The land debate was central to the ANC’s formation in 1912 when the party committed itself not only to liberating oppressed majority, but also to returning dispossessed groups to their land. Criticism has been leveled against the party by groups such as the Congress of Traditional Leaders of South Africa (Contralesa), which believes the ANC has forgotten its mandate of returning land to its rightful owners since attaining political power in 1994. Questions have been raised about whether the party effectively used existing frameworks to effect land reform.
Expressing his personal view, Godongwana said he was still uncertain why there was a push for expropriation without compensation, when the constitution in its current form presented no barrier to speeding up land reform. “Is the problem that we can’t give effect to land reform because land is too expensive? Then we need evidence in that regard,” he said. He also said the ANC had been too slow in establishing legislative frameworks to speed up land reform.

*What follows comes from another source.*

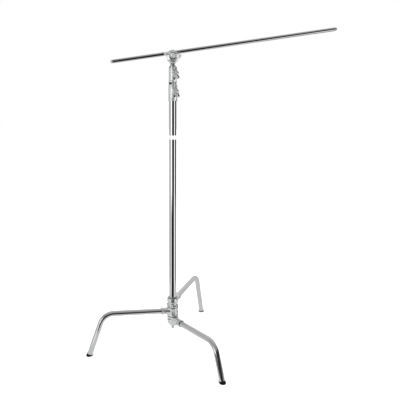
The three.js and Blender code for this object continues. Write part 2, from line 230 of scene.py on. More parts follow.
def sweep(path, radius, segs=24, inner=None, closed=False, up=Vector((0, 1, 0))):
    """Round tube along points, solid with flat ends or hollow with open ends."""
    path = [Vector(p) for p in path]
    n = len(path)
    tangents = []
    for i in range(n):
        if closed:
            t = path[(i + 1) % n] - path[i - 1]
        else:
            t = path[min(i + 1, n - 1)] - path[max(i - 1, 0)]
        tangents.append(t.normalized())
    normal = up - tangents[0] * up.dot(tangents[0])
    if normal.length < 1e-4:
        normal = Vector((1, 0, 0)) - tangents[0] * tangents[0].x
    normal.normalize()
    frames = []
    for i in range(n):
        if i:
            normal = tangents[i - 1].rotation_difference(tangents[i]) @ normal
            normal = (normal - tangents[i] * normal.dot(tangents[i])).normalized()
        frames.append((normal.copy(), tangents[i].cross(normal)))
    verts, faces = [], []
    shells = [radius] if inner is None else [radius, inner]
    for r in shells:
        for p, (a, b) in zip(path, frames):
            for k in range(segs):
                q = 2 * math.pi * k / segs
                verts.append(tuple(p + (a * math.cos(q) + b * math.sin(q)) * r))
    for s in range(len(shells)):
        base = s * n * segs
        for i in range(n if closed else n - 1):
            for k in range(segs):
                m = (k + 1) % segs
                j = (i + 1) % n
                faces.append((base + i * segs + k, base + i * segs + m, base + j * segs + m, base + j * segs + k))
    if not closed:
        if inner is None:
            faces.append(tuple(range(segs)))
            faces.append(tuple((n - 1) * segs + k for k in range(segs)))
        else:
            for i in (0, n - 1):
                for k in range(segs):
                    m = (k + 1) % segs
                    faces.append((i * segs + k, i * segs + m, n * segs + i * segs + m, n * segs + i * segs + k))
    return verts, faces


def threaded(r, z0, z1, pitch, segs=28, depth=None):
    """Threaded rod along Z with a true helix, its ends chamfered."""
    depth = pitch * 0.5 if depth is None else depth
    steps = max(4, int((z1 - z0) / pitch * 6))
    zs = [z0 + (z1 - z0) * i / steps for i in range(steps + 1)]
    verts, faces = [(0, 0, z0)], []
    for z in zs:
        ends = min((z - z0) / pitch, (z1 - z) / pitch, 1)
        for k in range(segs):
            a = 2 * math.pi * k / segs
            ph = (z / pitch - a / (2 * math.pi)) % 1
            tooth = 1 - abs(2 * ph - 1)
            q = r - depth * (1 - tooth) - depth * (1 - ends) * 0.6
            verts.append((q * math.cos(a), q * math.sin(a), z))
    verts.append((0, 0, z1))
    for k in range(segs):
        m = (k + 1) % segs
        faces.append((0, 1 + m, 1 + k))
        for i in range(steps):
            b = 1 + i * segs
            faces.append((b + k, b + m, b + segs + m, b + segs + k))
        b = 1 + steps * segs
        faces.append((b + k, b + m, len(verts) - 1))
    return verts, faces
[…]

Maine said he believed the slow pace of change had been caused by a lack of political appetite and said the ANC momentarily lost sight of the equal importance of returning land to its rightful owners.
“After taking power in 1994 we became too comfortable because we were then driven around with German cars and blue lights. In fact some of us forgot why we engaged in the struggle because we were comfortable. This issue of the land… if we don’t handle it well history will judge us very harshly,” he said.